Friday, June 05, 2015

FFB: Cast a Yellow Shadow -- Ross Thomas

My theory is that you can't go wrong with a book by Ross Thomas.  Cast a Yellow Shadow isn't without its flaws, but it's also stuffed with all of Thomas' virtues: great dialogue, fine descriptive writing, and insightful offhand comments about politics and politicians and the world situation.  Not to mention McCorkle and Padillo, two guys who are excellent company.  

This was the second book to feature Mac and Padillo, coming along after Thomas' Edgar-winning The Cold War Swap, at the end of which Padillo was presumed dead.  Mac knows better and when he opens a bar in Washington, D. C., he considers Mac a full partner.  (Their original bar in Germany was destroyed in the previous book.)  Mac has pretty good life, a nice income, and is happily married.  Things change when Padillo turns up again.  Certain members of the government of a South African country want Padillo to assassinate their ambassador.  (The ambassador wants this, too.)  When he refuses, they kidnap Mac's wife and use her as leverage.  What's to be done?  Padillo calls in some favors and gets three double (or maybe triple) agents to help out.  As in just about any Thomas novel, you can count on plenty of double (or maybe triple) crosses.  A good rule in these books is to trust no one to be what he or she seems, other than Mac and Padillo because that's the rule they follow.  They know there will be betrayals, even if they don't always know by whom and in what fashion they'll come.   As is often the case with Thomas, the plot is very complicated.

This book was published in 1967, and contemporary readers might boggle at things like the difficulty of getting telephones installed in automobiles and setting up a four-way conference call, but in most ways the novel doesn't seem dated at all.
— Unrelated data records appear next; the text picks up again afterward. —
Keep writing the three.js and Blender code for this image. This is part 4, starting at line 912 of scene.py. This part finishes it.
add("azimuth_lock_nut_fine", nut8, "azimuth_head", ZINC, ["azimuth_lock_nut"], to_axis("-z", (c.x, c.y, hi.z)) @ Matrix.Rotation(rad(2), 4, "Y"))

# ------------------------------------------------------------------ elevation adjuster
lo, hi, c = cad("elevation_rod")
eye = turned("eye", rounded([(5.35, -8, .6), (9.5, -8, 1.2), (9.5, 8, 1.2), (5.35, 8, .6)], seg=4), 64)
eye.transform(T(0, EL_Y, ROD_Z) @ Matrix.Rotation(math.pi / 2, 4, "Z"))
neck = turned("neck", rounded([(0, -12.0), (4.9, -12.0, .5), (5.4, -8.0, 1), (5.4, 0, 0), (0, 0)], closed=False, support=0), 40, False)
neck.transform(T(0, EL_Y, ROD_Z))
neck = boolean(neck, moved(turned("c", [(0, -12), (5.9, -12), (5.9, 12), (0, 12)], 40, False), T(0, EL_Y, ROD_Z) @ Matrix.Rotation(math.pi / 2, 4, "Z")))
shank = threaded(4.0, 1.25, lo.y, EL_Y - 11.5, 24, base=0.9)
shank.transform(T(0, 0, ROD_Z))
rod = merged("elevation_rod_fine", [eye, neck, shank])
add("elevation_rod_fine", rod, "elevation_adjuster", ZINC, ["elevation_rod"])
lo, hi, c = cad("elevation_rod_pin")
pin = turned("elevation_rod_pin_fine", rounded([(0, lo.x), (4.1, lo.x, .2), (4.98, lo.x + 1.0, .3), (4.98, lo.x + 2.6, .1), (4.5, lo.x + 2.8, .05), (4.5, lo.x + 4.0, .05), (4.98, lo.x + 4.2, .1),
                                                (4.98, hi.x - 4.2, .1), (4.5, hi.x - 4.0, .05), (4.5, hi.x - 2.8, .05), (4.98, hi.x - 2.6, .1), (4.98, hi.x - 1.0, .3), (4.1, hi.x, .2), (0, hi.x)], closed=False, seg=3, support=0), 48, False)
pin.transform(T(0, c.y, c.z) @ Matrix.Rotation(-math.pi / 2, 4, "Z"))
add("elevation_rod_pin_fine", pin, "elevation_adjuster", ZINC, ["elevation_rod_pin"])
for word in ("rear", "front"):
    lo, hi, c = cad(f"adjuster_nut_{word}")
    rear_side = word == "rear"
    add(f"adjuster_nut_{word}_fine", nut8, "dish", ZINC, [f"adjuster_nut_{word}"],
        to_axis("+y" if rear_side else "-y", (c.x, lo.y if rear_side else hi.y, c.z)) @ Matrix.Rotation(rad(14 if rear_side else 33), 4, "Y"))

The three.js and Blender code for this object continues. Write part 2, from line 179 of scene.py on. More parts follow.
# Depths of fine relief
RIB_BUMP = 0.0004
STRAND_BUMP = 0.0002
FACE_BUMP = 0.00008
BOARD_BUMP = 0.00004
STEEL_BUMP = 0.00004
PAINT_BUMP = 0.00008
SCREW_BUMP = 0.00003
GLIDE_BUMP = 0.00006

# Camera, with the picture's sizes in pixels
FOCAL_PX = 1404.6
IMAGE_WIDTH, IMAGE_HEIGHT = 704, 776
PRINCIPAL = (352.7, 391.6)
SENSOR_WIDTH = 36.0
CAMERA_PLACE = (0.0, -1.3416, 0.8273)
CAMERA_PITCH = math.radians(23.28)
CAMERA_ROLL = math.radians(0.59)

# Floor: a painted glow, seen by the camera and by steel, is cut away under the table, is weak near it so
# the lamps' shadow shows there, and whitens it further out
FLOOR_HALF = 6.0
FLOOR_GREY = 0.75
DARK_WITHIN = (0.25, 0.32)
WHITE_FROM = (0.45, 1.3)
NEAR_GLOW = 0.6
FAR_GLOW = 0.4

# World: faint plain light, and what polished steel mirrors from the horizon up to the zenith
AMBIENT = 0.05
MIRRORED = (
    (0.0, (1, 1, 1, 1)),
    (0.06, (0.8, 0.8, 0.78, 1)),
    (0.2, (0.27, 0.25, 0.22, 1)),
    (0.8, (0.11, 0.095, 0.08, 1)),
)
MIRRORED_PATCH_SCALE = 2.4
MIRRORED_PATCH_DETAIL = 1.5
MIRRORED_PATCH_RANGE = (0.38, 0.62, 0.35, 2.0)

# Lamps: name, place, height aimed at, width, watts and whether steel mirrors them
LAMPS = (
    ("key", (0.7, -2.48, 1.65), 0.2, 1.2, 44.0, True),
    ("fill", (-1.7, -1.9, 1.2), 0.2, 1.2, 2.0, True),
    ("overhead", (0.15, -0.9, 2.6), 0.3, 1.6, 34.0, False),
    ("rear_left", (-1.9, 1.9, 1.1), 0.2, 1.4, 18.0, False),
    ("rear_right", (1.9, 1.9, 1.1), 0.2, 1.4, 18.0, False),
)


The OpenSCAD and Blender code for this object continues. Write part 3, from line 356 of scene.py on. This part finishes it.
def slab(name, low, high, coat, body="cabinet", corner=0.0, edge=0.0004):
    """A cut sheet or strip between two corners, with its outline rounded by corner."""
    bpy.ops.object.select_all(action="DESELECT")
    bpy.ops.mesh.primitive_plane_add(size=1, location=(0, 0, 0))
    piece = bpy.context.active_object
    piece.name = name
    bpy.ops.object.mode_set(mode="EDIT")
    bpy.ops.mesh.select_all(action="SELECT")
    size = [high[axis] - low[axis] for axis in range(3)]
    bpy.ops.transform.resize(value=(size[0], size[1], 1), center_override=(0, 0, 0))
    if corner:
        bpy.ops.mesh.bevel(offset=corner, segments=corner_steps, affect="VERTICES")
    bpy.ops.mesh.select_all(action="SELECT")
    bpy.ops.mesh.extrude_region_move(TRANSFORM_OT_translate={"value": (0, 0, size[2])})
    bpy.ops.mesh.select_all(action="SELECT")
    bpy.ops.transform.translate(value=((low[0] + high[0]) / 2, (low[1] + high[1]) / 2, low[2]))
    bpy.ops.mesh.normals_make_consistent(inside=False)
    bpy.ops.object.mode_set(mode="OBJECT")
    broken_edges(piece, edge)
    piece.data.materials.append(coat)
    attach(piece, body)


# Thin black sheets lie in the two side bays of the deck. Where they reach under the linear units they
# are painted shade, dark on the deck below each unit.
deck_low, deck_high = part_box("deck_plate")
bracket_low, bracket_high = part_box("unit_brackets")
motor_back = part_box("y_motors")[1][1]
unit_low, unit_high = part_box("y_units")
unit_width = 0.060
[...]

And I can't resist quoting one line, among many, that made me smile:

"You watch television much?" Padillo asked.
"Some," I said.  "It's like China.  If you ignore it, it just gets worse."

5 comments:

Todd Mason said...

Somehow, it hadn't quite registered with me that Thomas was active in the '60s, as I had him lazily pegged as a '70s/early '80s guy who seemed to go away at his height...and, unlike my reading of Gregory Mcdonald, my reading of Thomas has been slight enough never to get me a better sense of his career, despite liking everything I've read by RT. Thanks for the pointer, Bill.

Todd Mason said...

if you haven't seen this--I miss john Carmody's writing for the post, spoke with him once, good man. http://dothemath.typepad.com/dtm/ah-treachery.html

George Kelley said...

I've been a fan of the Mac and Padillo series for decades. You're right about Ross Thomas. He was a talented writer who never wrote a dull book.

Jeff Meyerson said...

And don't forget his Oliver Bleeck books. Other than one book which I couldn't get through despite two tries, I've read everything he wrote under both names. He is definitely a writer I could see rereading. I loved the Artie Wu/Quincy Durant and Otherguy Overby books.

Jeff

Mel Odom said...

Loved the Artie Wu/Quincy Durant books!